You can design the mousetrap car so that you have the smaller drive wheels on one end (which are suitable for the incline), and the larger drive wheels on the other end (which are suitable for the flat surface). And you can easily switch between the two.
The figure below shows a basic concept design for the mousetrap car, based on what was talked about here.
The exact type of mechanism needed to transfer the spring energy into forward motion of the car does not matter as long as it enables the spring to release all
its energy as the car moves. For example, this mechanism could be a flywheel (as described here) or a long rod attached to the spring, which turns the axle and the drive wheels. Or it could be some other type of mechanism. If you decide to use a rod then its center of mass must rise and fall by the same amount as it "swings" through its range of motion. As a result, the net (gravitational) energy contribution of the rod to the system will be zero. Alternatively, the rod can be cleverly set up so that its center of mass falls by a net amount as it "swings" through its range of motion. This will add extra energy to the mousetrap car and it will travel farther as a result. However, this will probably be considered cheating.
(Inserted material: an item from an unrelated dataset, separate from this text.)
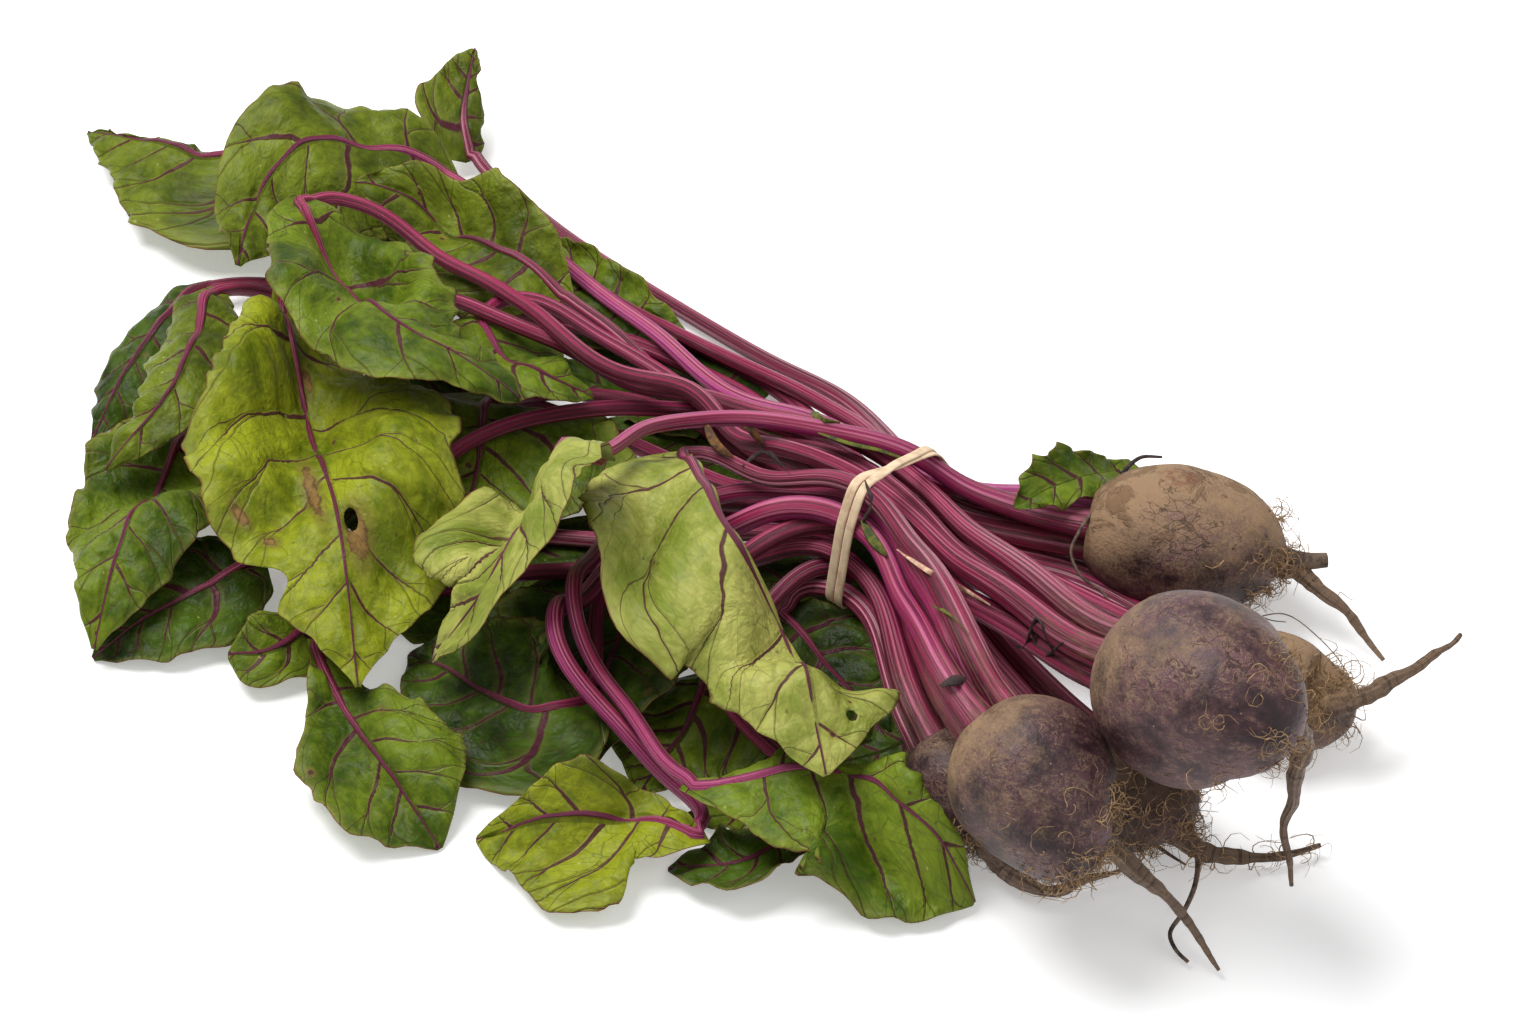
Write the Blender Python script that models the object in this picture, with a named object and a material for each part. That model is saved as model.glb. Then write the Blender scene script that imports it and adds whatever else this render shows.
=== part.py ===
"""A bunch of six beets with their tops, tied with a rubber band and lying down.

Metres, +Z up, floor at z = 0. +X runs along the bunch toward the roots and the
origin is the middle of the bunch's box, on the floor. The stalks fan out from
the crowns, pass through the band in rows and are then laid one after another
on the pile of what already lies there, so that leaves rest on leaves.
"""

import math
from dataclasses import dataclass
from typing import Optional

import bpy
import numpy as np

MM = 0.001

# Middle of the bunch's box, measured from the point the picture is centred on
MIDDLE_X = -0.0413
MIDDLE_Y = -0.0602

# The places of ribs and routes are picture points of a view from 45 degrees
PICTURE_WIDTH = 1528
PICTURE_HEIGHT = 1024
VIEW_DISTANCE = 1.65
LENS = 100.0
SENSOR = 36.0
VIEW_TURN = math.radians(45)
VIEW_DROP = math.radians(45)

# Leaves
BLADE_THICK = 0.0009
RIDGE_DROP = 0.0012
RIDGE_SHARE = 0.10
REST_GAP = 0.0022
FLOOR_GAP = 0.0022
TUBE_GAP = 0.0005
NECK_EXTRA = 0.0006
TIP_HALF = 0.0012
DRAPE_CELLS = 5
LOBE_SHARE = 0.06
JOINT_GAP = 0.0004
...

There are different variables to consider, making the mousetrap car a challenge to design. It is fun though, and I learned from the experience when I did it for my third year design project. Make sure to test it thoroughly. The last thing you want is to have a good design which fails because of some silly oversight which no one thought of; such as the car not going straight and veering off course! You have to balance practical considerations with theoretical ones.